## Do this
From the records below, copy out exactly the lines from the one containing "front_casting()" to the one containing "obj.matrix_parent_inverse = Matrix.Identity(4)", both included. Add nothing else.

## Record excerpts

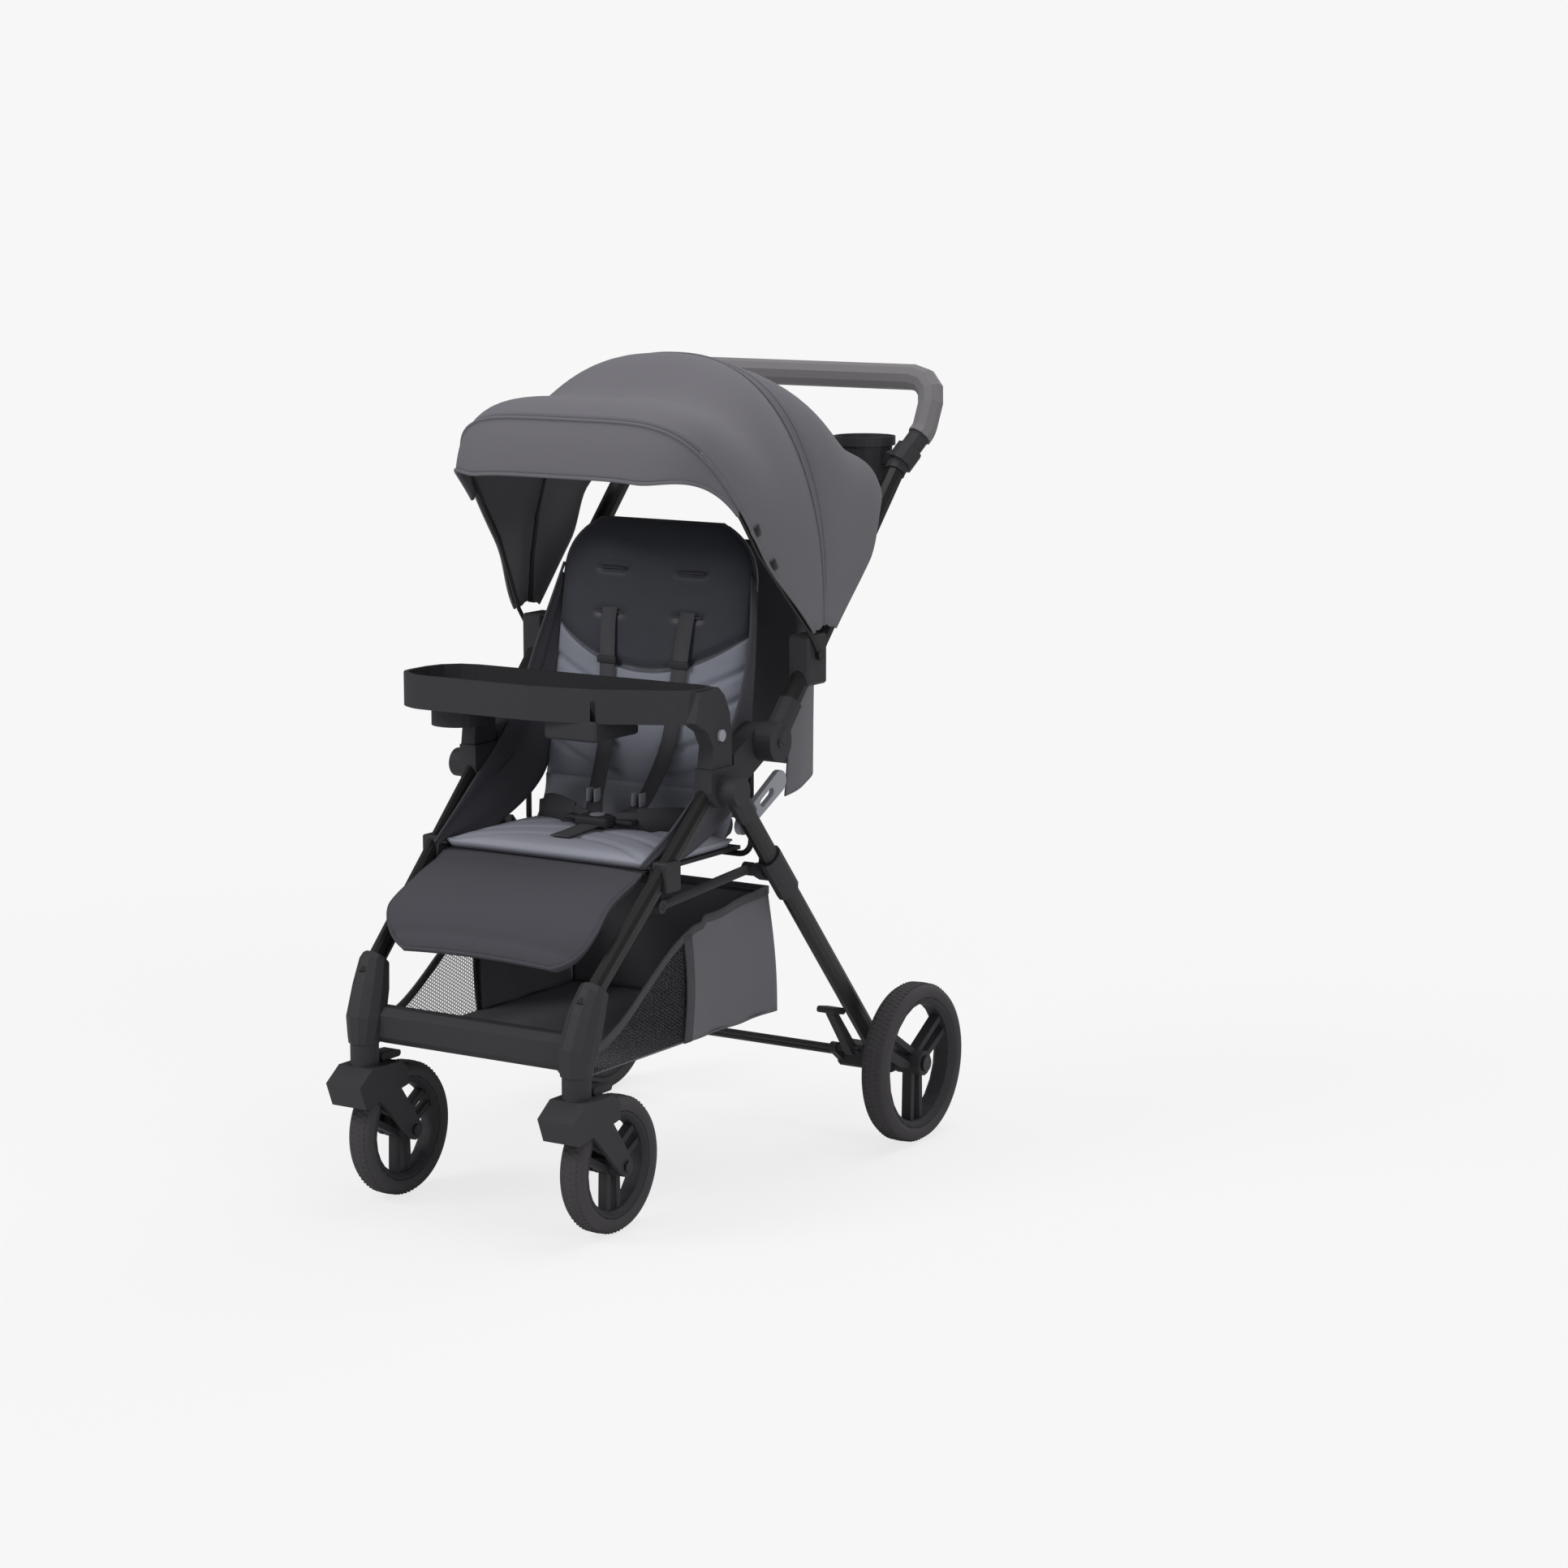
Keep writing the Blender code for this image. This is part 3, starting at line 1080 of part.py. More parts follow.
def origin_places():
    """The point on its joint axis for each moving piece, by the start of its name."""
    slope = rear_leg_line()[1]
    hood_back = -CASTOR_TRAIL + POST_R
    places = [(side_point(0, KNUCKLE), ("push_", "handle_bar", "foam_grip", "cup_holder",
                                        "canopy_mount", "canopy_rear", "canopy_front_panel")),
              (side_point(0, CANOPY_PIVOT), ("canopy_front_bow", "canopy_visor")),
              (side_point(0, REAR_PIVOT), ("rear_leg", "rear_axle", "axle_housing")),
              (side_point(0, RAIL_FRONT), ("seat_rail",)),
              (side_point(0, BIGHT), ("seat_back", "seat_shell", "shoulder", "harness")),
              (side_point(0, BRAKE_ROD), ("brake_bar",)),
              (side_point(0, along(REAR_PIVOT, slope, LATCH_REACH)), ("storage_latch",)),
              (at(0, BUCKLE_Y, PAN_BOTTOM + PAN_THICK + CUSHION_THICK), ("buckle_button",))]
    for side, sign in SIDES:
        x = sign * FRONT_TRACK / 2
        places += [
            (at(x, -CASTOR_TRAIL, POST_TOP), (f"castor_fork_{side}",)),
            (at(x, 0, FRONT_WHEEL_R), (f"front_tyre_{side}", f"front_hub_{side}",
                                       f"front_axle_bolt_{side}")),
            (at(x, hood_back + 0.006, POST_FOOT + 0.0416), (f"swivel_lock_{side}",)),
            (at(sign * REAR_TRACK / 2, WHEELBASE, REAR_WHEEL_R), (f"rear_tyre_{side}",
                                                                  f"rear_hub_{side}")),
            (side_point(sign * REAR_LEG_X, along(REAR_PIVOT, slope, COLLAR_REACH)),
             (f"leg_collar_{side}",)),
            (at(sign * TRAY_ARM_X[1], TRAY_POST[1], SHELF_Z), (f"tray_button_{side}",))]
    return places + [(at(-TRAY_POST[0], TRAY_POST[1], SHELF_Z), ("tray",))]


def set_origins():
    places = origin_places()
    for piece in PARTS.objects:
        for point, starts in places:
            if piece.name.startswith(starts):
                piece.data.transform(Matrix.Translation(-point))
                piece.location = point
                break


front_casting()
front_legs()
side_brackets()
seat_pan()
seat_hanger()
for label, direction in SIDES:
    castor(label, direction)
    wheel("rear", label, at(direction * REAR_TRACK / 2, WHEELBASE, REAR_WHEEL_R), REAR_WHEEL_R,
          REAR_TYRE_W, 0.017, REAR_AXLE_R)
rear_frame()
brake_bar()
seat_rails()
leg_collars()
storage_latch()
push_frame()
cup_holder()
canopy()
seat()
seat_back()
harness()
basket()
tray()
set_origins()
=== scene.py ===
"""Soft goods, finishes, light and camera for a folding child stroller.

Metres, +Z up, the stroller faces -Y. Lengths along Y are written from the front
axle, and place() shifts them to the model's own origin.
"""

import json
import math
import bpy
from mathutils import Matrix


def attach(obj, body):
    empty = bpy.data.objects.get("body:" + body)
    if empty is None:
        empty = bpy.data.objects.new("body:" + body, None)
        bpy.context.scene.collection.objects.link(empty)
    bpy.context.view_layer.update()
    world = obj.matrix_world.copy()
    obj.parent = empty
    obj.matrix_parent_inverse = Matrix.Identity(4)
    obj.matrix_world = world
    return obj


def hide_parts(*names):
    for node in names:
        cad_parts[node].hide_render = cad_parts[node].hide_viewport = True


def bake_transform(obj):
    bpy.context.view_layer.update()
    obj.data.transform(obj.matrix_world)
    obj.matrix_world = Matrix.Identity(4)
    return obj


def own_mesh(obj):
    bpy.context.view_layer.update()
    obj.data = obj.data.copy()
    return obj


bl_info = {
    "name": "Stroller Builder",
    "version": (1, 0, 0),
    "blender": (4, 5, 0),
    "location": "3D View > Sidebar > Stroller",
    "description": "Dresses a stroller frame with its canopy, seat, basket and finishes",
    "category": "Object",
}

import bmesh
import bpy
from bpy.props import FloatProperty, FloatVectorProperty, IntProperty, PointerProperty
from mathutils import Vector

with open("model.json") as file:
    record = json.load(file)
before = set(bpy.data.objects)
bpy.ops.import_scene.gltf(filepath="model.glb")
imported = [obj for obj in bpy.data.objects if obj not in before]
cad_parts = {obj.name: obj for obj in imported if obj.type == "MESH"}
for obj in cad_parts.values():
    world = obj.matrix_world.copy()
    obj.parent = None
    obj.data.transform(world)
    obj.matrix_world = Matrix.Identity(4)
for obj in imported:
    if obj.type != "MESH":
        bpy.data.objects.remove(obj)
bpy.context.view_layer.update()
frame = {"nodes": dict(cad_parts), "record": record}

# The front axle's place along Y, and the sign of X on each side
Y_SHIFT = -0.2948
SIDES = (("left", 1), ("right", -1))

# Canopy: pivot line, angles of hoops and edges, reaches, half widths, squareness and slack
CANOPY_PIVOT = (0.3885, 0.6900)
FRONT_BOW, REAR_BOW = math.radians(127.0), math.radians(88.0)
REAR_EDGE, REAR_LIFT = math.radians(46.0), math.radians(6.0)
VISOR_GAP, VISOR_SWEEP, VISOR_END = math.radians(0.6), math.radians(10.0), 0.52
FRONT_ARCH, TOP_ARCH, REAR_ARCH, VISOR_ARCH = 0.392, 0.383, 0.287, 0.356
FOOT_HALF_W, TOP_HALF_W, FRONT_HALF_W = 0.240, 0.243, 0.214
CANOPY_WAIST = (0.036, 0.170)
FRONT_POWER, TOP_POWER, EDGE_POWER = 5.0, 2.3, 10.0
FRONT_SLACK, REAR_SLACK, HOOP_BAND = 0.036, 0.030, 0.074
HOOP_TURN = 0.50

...

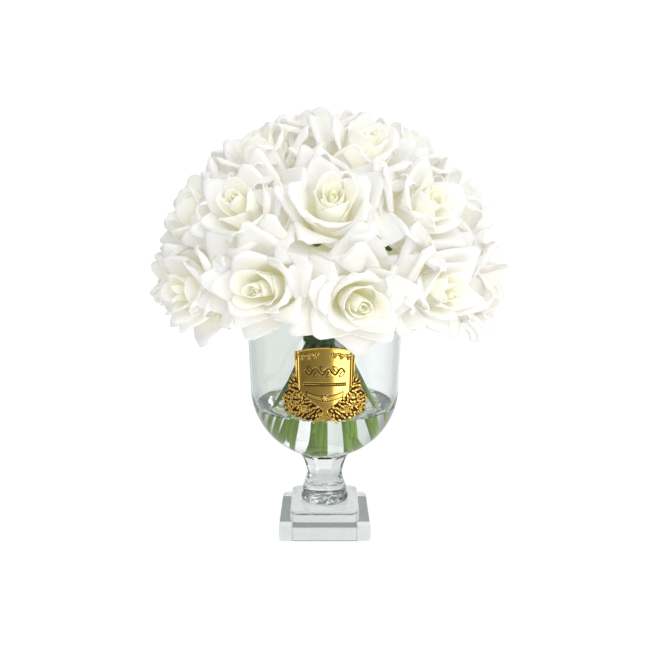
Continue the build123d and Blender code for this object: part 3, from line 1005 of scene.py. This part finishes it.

## The solution
front_casting()
front_legs()
side_brackets()
seat_pan()
seat_hanger()
for label, direction in SIDES:
    castor(label, direction)
    wheel("rear", label, at(direction * REAR_TRACK / 2, WHEELBASE, REAR_WHEEL_R), REAR_WHEEL_R,
          REAR_TYRE_W, 0.017, REAR_AXLE_R)
rear_frame()
brake_bar()
seat_rails()
leg_collars()
storage_latch()
push_frame()
cup_holder()
canopy()
seat()
seat_back()
harness()
basket()
tray()
set_origins()
=== scene.py ===
"""Soft goods, finishes, light and camera for a folding child stroller.

Metres, +Z up, the stroller faces -Y. Lengths along Y are written from the front
axle, and place() shifts them to the model's own origin.
"""

import json
import math
import bpy
from mathutils import Matrix


def attach(obj, body):
    empty = bpy.data.objects.get("body:" + body)
    if empty is None:
        empty = bpy.data.objects.new("body:" + body, None)
        bpy.context.scene.collection.objects.link(empty)
    bpy.context.view_layer.update()
    world = obj.matrix_world.copy()
    obj.parent = empty
    obj.matrix_parent_inverse = Matrix.Identity(4)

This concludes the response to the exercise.